Disertasi doktornya tentang politik hukum cukup fenomenal. Hasil penelitiannya menjadi bahan bacaan pokok program pascasarjana bidang ketatanegaraan di berbagai perguruan tinggi, karena pendekatannya mengkombinasikan dua bidang ilmu, yaitu ilmu hukum dan ilmu politik. Dalam sejarah pendidikan doktor di UGM, Mahfud tercatat sebagai mahasiswa doktoral yang lulus cepat. Ia menyelesaikan pendidikannya hanya dalam waktu 2 tahun 8 bulan. Padahal, ketika itu (1993) rata-rata pendidikan doktor diselesaikan selama 5 tahun. Kata Mahfud, semua itu berkat ketekunan dan dukungan dari para promotornya, Prof. Moeljarto Tjokrowinoto, Prof. Maria SW Sumardjono, dan Prof. Affan Gaffar.

Ketiga promotor tersebut juga mengirim Mahfud ke Columbia University New York dan Northern Illinois University DeKalb, Amerika Serikat, untuk melakukan studi pustaka tentang politik dan hukum selama satu tahun.
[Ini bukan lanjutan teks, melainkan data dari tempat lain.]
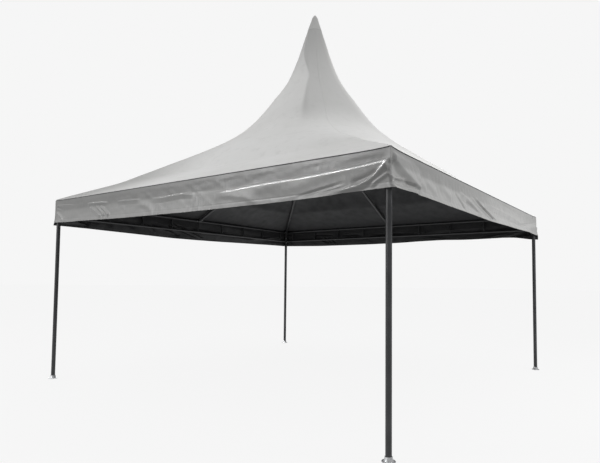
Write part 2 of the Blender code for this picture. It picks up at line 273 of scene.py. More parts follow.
def coated_cloth(name, clean, soiled, roughness, weave_pitch, weave_depth, specular=0.42, dark_tone=None,
                 darken=None):
    """Coated polyester: a faint woven relief under a satin skin, with dust and rain marks."""
    material, tree, shader = new_material(name, specular=specular)
    place = object_place(tree)
    cloth = node(tree, "ShaderNodeUVMap", uv_map="cloth").outputs["UV"]
    colour, marks = clean, []
    for texture, limits, tone in CLOTH_MARKS:
        marks.append(noise(tree, place, *texture))
        colour = blend_colour(tree, ramp(tree, marks[-1], *limits), colour, tuple(c * tone for c in soiled))
    # painted shade, where the material asks for it
    if dark_tone:
        colour = darken(tree, place, cloth, colour, dark_tone)
    cover(tree, shader, colour, ramp(tree, marks[1], 0.25, 0.75, roughness - 0.07, roughness + 0.10))
    weave = [node(tree, "ShaderNodeTexWave", bands_direction=direction, Vector=cloth,
                  Scale=WAVE_SCALE / weave_pitch, Distortion=WEAVE_DISTORTION).outputs["Fac"]
             for direction in ("X", "Y")]
    fine = add_bump(tree, shader, maths(tree, "MULTIPLY", *weave), 0.25, weave_depth)
    add_bump(tree, shader, noise(tree, place, *HANDLING), 0.15, 0.0015, Normal=fine)
    return material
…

Di New York, ia berkumpul dengan Artidjo Alkostar, senior dan mantan dosennya di Fakultas Hukum UII, yang kini menjadi hakim agung.  Sedangkan di Illinois, ia bertemu dengan Andi A. Mallarangeng, kini Menteri Pemuda dan Olah Raga Kabinet Indonesia Bersatu II. Ketika itu, Andi menjadi Ketua Perhimpunan Muslim, sehingga Mahfud diberi satu kamar di sebuah rumah yang dijadikan masjid dan tempat berkumpulnya keluarga mahasiswa muslim di berbagai negara.

Mahfud tercatat sebagai dosen tetap Fakultas Hukum UII pertama yang meraih doktor pada 1993. Dari jabatan asisten ahli, ia melompat menjadi lektor madya, mendahului dosen dan senior-seniornya di sana. Bahkan, tidak sedikit dari dosen dan seniornya itu yang kemudian menjadi mahasiswa atau dibimbing ketika menempuh pendidikan pasca sarjana.  Dengan karya tulis yang tersebar berupa buku, jurnal, maupun makalah ilmiah, tak sulit bagi Mahfud untuk meraih gelar akademik tertinggi.  Ia pun dikukuhkan sebagai guru besar, 12 tahun sejak ia mengabdi sebagai dosen UII.  Dengan usia 41 tahun, ia tergolong sebagai guru besar termuda pada masanya bersama Yusril Ihza Mahendra. Wajar saja, jika dengan kapasitasnya itu ia dipercaya mengajar di 20 perguruan tinggi, termasuk penguji eksternal disertasi doktor untuk hukum tata negara di University  of Malaya, Kuala Lumpur.